I will leave that for tomorrow, however. Today, we need to strain the crab apple cider vinegar. We meant to do it yesterday, but so many things went sideways, it got postponed.

I am happy to say that the septic truck did show up yesterday, shortly before 6pm. The poor guy looked so tired! All I could say after greeting him was “long day?” I think he had been bracing himself to be given a hard time for being so late, because all the tension seemed to just droop out of his body as he simply said, “yeah.” He ended up spending half an hour on the tank. I honestly don’t know how my parents emptied the tank only once a year with 7 of us. We didn’t empty it this past spring, since we’d had him come out in the winter, when things started backing up into the basement.

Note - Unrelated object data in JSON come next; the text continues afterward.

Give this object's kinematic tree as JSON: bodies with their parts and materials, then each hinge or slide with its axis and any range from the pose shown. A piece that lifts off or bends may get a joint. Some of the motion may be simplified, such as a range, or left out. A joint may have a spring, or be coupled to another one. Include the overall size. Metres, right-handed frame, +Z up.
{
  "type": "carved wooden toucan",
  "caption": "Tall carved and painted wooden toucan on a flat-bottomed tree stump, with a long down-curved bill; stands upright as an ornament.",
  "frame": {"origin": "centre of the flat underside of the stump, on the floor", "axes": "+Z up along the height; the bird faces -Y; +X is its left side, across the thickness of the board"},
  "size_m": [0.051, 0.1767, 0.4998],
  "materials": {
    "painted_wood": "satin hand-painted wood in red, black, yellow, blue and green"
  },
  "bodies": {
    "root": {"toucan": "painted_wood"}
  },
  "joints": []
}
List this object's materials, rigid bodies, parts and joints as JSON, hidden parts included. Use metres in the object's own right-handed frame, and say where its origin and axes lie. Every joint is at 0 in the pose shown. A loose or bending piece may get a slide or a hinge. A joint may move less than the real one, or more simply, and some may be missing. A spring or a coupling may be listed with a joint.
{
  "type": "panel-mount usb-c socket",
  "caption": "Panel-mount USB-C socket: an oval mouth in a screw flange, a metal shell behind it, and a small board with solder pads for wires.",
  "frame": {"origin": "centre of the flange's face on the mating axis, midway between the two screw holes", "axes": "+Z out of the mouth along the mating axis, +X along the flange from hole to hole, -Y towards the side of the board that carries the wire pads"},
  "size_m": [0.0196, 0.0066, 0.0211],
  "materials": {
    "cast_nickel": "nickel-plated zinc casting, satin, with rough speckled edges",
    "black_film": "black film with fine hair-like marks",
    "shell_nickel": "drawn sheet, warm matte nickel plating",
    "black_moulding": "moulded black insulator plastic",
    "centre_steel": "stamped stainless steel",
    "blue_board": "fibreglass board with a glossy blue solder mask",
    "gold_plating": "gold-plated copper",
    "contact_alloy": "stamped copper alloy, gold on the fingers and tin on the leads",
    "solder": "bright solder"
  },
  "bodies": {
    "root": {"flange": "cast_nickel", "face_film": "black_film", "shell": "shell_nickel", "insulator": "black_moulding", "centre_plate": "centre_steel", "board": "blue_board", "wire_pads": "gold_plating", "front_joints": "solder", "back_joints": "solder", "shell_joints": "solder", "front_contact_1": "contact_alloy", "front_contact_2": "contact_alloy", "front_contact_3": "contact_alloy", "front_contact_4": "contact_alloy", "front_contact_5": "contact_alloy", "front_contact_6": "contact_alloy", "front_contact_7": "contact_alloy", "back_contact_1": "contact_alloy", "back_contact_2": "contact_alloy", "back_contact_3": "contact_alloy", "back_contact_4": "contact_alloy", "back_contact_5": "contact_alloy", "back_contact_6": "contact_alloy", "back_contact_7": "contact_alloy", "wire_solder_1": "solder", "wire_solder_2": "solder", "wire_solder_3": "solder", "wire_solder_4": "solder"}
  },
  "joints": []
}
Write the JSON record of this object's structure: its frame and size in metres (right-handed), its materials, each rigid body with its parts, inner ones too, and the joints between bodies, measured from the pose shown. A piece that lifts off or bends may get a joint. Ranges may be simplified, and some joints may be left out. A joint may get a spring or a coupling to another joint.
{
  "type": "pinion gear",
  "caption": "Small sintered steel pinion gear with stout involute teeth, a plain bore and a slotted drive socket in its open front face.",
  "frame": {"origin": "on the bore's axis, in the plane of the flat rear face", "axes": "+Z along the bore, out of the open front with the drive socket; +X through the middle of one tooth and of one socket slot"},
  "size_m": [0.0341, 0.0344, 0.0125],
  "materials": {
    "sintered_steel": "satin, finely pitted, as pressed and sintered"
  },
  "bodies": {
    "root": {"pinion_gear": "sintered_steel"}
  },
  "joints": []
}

So it was more than 6 months since it was cleaned out, and it showed!

When we booked him to come in, I asked how much it would cost so I could take out cash; it’s not like these guys can take debit. ;-) I didn’t have exact change, but when it came time to pay, I didn’t ask for any, even when I confirmed the amount and he gave me a lower number! Maybe he was giving me a deal for being so late but I figure, if anyone deserves a tip, it’s the septic guy! If I’d had more to give him, I would have!

I really, really appreciate people like him. What would we do without people willing to do such dirty jobs?

Meanwhile, I have not heard back from the plumber. We’re getting near the point of having to call someone else. Our plumber knows this place and has been doing work here for many, many years, plus he’s really gone above and beyond for us, so I would rather not go with someone else. But we need to get that well pump changed. We should have done it months ago, but all our “spare” funds went to paying for the new differential on my mother’s car. If it does turn out to be something wrong in the well itself, we want to find that out now, not when there’s snow on the ground! We shall see how that pans out.